Journal of Advances in Microbiology

Bacterial pneumonia (BP) is an infection caused by the presence of one or more bacteria that mostly affect the lower respiratory tract and cause lung complications. The global prevalence of BP’s  AR is approximately 400 million, with a higher incidence in children at or below the age of 5 years and adults aged 65. This prevalence is further compounded in low and middle-income countries, where access to antibiotics is limited. Understanding the role of genetics in studying persistent antibiotic resistance (AR) by BP causative agents and their predictions is of the essence.
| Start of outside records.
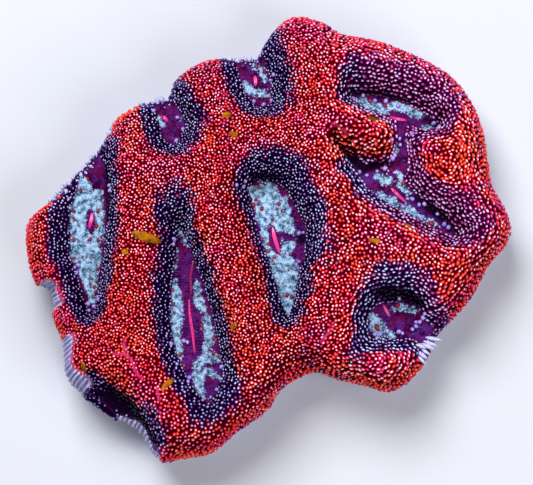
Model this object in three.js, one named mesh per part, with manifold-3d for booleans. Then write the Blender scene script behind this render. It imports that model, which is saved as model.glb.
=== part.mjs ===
import * as THREE from 'three';
import { mergeVertices } from 'three/addons/utils/BufferGeometryUtils.js';
import Module from 'manifold-3d';

// A palm-sized piece of fleshy, wall-and-valley brain coral, broken off its colony.
// It grew as one piece: thick rounded ridges wind between valleys whose floors hold the mouths,
// and the stony foot under the flesh is cut off flat, which is what the piece stands on.
// Millimetres, +Z up, origin on the flat cut under the middle of the piece.

// ---- Driving dimensions ----

const EDGE_HEIGHT = 9;          // height of the widest line of the sides above the cut
const FLOOR_HEIGHT = 12;        // height of a valley floor at the outer edge
const DOME_RISE = 3.5;          // how much higher the middle of the colony stands
const WALL_HEIGHT = 10;         // from a valley floor up to the crest of its ridge
const WALL_WIDTH = 5.2;         // plan width of a wall, from the floor's edge to the crest
const FOOT_SOFTNESS = 1.2;      // 1 is a sharp foot to a wall, more is a rounder one
const CREST_ROUNDNESS = 2.5;    // 1 is a straight slope, more is a fuller, rounder ridge
const FLOOR_DISH = 0.7;         // how deep a floor is dished below its own edge
const RIM_WIDTH = 7.5;          // plan width over which a ridge rolls over into the side
const OPEN_RIM_WIDTH = 2.2;     // the same where a valley runs out through the edge
const LUMP_HEIGHT = 0.7;        // swellings along the crests
const FOOT_INSET = 5;           // how far the foot is drawn in at the flat cut
const FOOT_CURVE = 1.7;         // 1 is a straight cone, more keeps the side upright for longer

// ---- Mesh density ----

const TOP_CELLS = 48;           // grid cells across the top
const SIDE_RINGS = 6;           // rings down the sides
const RIM_SAMPLES = 900;        // steps round the outline when its radius is looked up

// ---- Outline of the colony seen from above, clockwise from its top lobe (x, y) ----

const OUTLINE = [
  [6, 42.7], [11.2, 41.4], [14.5, 39.3], [20.5, 38.1], [27, 35.8], [33, 32.7], [36.2, 30.4],
  [39.5, 26], [41.8, 20], [42.6, 14.7], [43.5, 9.5], [46, 4.8], [47, 1], [46, -1.7], [42.7, -5.6],
  [39.5, -11.6], [36.2, -15.5], [33, -18.8], [30.4, -24.2], [27.7, -27.5], [23.8, -29.8],
  [19, -28.6], [14, -27.5], [9.3, -26], [5.4, -27.5], [2.1, -30], [0, -33.3], [-5.8, -37.5],
  [-11, -41.6], [-17, -42.8], [-20.7, -43.2], [-25, -37.6], [-30.2, -34.7], [-34, -32], [-38.7, -27.5],
  [-39.7, -19.5], [-41, -16.8], [-42.4, -10.3], [-44.7, -8.9], [-46.6, -1.2], [-46.2, 3], [-42, 6.8],
  [-37.3, 12], [-32.7, 17.2], [-28.8, 23.2], [-23.6, 26.2], [-19.5, 26.8], [-17.6, 30.4], [-12.4, 34],
  [-6.6, 34.8], [-2, 34.8], [0, 37.7], [3.3, 41.4],
];

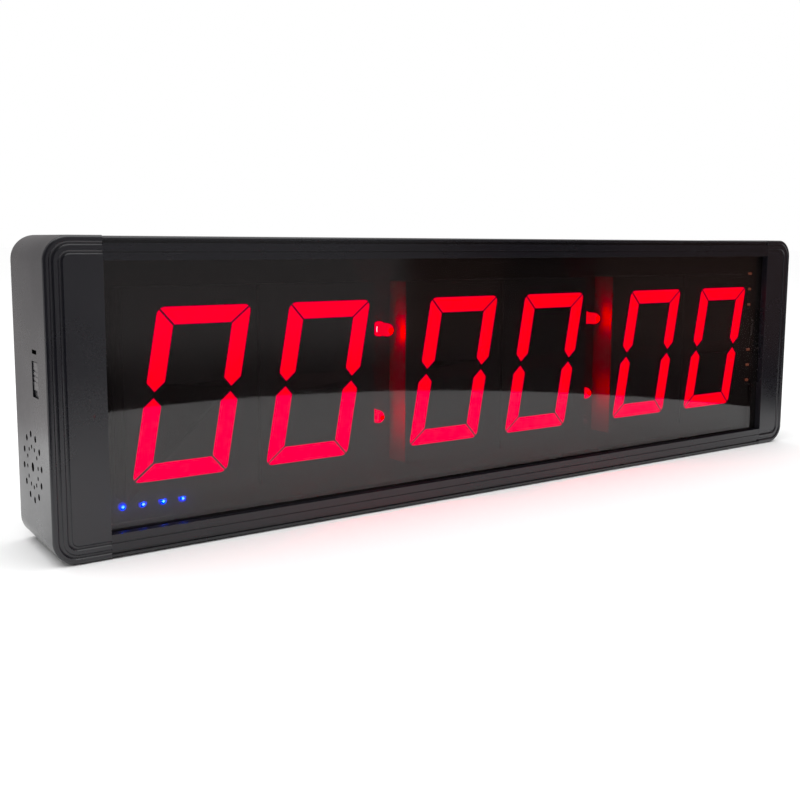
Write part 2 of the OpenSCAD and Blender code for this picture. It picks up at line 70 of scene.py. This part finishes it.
# ---------------------------------------------------------------- node helpers

def map_range(tree, low, high, start, end):
    """A node that maps start to low and end to high."""
    node = tree.nodes.new("ShaderNodeMapRange")
    for key, value in (("From Min", start), ("From Max", end), ("To Min", low), ("To Max", high)):
        node.inputs[key].default_value = value
    return node


def shade(color, times, plus=0.0):
    return tuple(c * times + plus for c in color)


class Shader:
    """One Principled material, with short calls for its procedural detail."""

    def __init__(self, name, color, rough, metallic=0.0, **plain):
        self.mat = bpy.data.materials.new(name)
        self.mat.use_nodes = True
        self.nt = self.mat.node_tree
        self.bsdf = self.nt.nodes["Principled BSDF"]
        self.coords = None
        self.bsdf.inputs["Base Color"].default_value = (*color, 1)
        self.bsdf.inputs["Roughness"].default_value = rough
        self.bsdf.inputs["Metallic"].default_value = metallic
        for key, value in plain.items():
            self.bsdf.inputs[key.replace("_", " ")].default_value = value

    def add(self, kind, **values):
        node = self.nt.nodes.new(kind)
        for key, value in values.items():
            setattr(node, key, value)
        return node

    def link(self, out, into):
        self.nt.links.new(out, into)

    def place(self, stretch=(1, 1, 1)):
        if self.coords is None:
            self.coords = self.add("ShaderNodeTexCoord")
        m = self.add("ShaderNodeMapping")
        m.inputs["Scale"].default_value = stretch
        self.link(self.coords.outputs["Object"], m.inputs["Vector"])
        return m.outputs["Vector"]

    def noise(self, scale, detail, stretch=(1, 1, 1)):
        n = self.add("ShaderNodeTexNoise")
        n.inputs["Scale"].default_value = scale
        n.inputs["Detail"].default_value = detail
        n.inputs["Roughness"].default_value = 0.55
        self.link(self.place(stretch), n.inputs["Vector"])
        return n.outputs["Fac"]

    def cells(self, scale, feature="F1"):
        n = self.add("ShaderNodeTexVoronoi", feature=feature)
        n.inputs["Scale"].default_value = scale
        self.link(self.place(), n.inputs["Vector"])
        return n.outputs["Distance"]

    def span(self, fac, low, high, start=0.0, end=1.0):
        m = map_range(self.nt, low, high, start, end)
        self.link(fac, m.inputs["Value"])
        return m.outputs["Result"]

    def math(self, how, a, b):
        m = self.add("ShaderNodeMath", operation=how)
        for socket, value in zip(m.inputs, (a, b)):
            if isinstance(value, (int, float)):
                socket.default_value = value
            else:
                self.link(value, socket)
        return m.outputs[0]

    def blend(self, fac, a, b):
        m = self.add("ShaderNodeMix", data_type="RGBA")
        self.link(fac, m.inputs["Factor"])
        for key, value in (("A_Color", a), ("B_Color", b)):
            socket = next(s for s in m.inputs if s.identifier == key)
            if isinstance(value, tuple):
                socket.default_value = (*value, 1)
            else:
                self.link(value, socket)
        return next(s for s in m.outputs if s.identifier == "Result_Color")

    def bump(self, height, depth, strength):
        b = self.add("ShaderNodeBump")
        b.inputs["Strength"].default_value = strength
        b.inputs["Distance"].default_value = depth
        self.link(height, b.inputs["Height"])
        self.link(b.outputs["Normal"], self.bsdf.inputs["Normal"])

    def tint(self, socket):
        self.link(socket, self.bsdf.inputs["Base Color"])

    def gloss(self, socket):
        self.link(socket, self.bsdf.inputs["Roughness"])

    def edges(self, radius):
        """1 on sharp edges and 0 on open faces."""
        bevel = self.add("ShaderNodeBevel", samples=4)
        bevel.inputs["Radius"].default_value = radius
        geo = self.add("ShaderNodeNewGeometry")
        dot = self.add("ShaderNodeVectorMath", operation="DOT_PRODUCT")
        self.link(bevel.outputs["Normal"], dot.inputs[0])
        self.link(geo.outputs["Normal"], dot.inputs[1])
        return self.span(self.math("SUBTRACT", 1.0, dot.outputs["Value"]), 0, 1, 0.02, 0.35)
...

There has been limited data on antibiotic resistance of bacterial pneumonia related to their genetic makeup, highlighting how antibiotic resistance in bacterial pneumonia can be related to their genetics and metagenomics can help to improve diagnosis and treatment regimens. The evaluated antibiotic resistance sensitivity and genetic characteristics findings have prompted the need for metagenomics. Metagenomics Next Generation Sequencing (mNGS) is a potential diagnostic strategy to achieve clearer and more predictable insights into the antibiotic resistance of common pneumonia-causing bacteria. Additionally, metagenomics has been shown to produce high detection and diagnostic insights for multiple genetic tests done simultaneously. Hence, it is a recommended approach for evaluating the relationship between the AR of pneumonia-causing bacteria and the genetic characteristics of BP. Therefore, this review aims to highlight the relationship between the genetic and metagenomic profiles of bacterial pneumonia and the development of antibiotic resistance, to identify key genetic factors and microbial interactions that contribute to resistance mechanisms. Additionally, it highlights the necessity of utilizing mNGS techniques for AR surveillance and prediction as they relate to BP.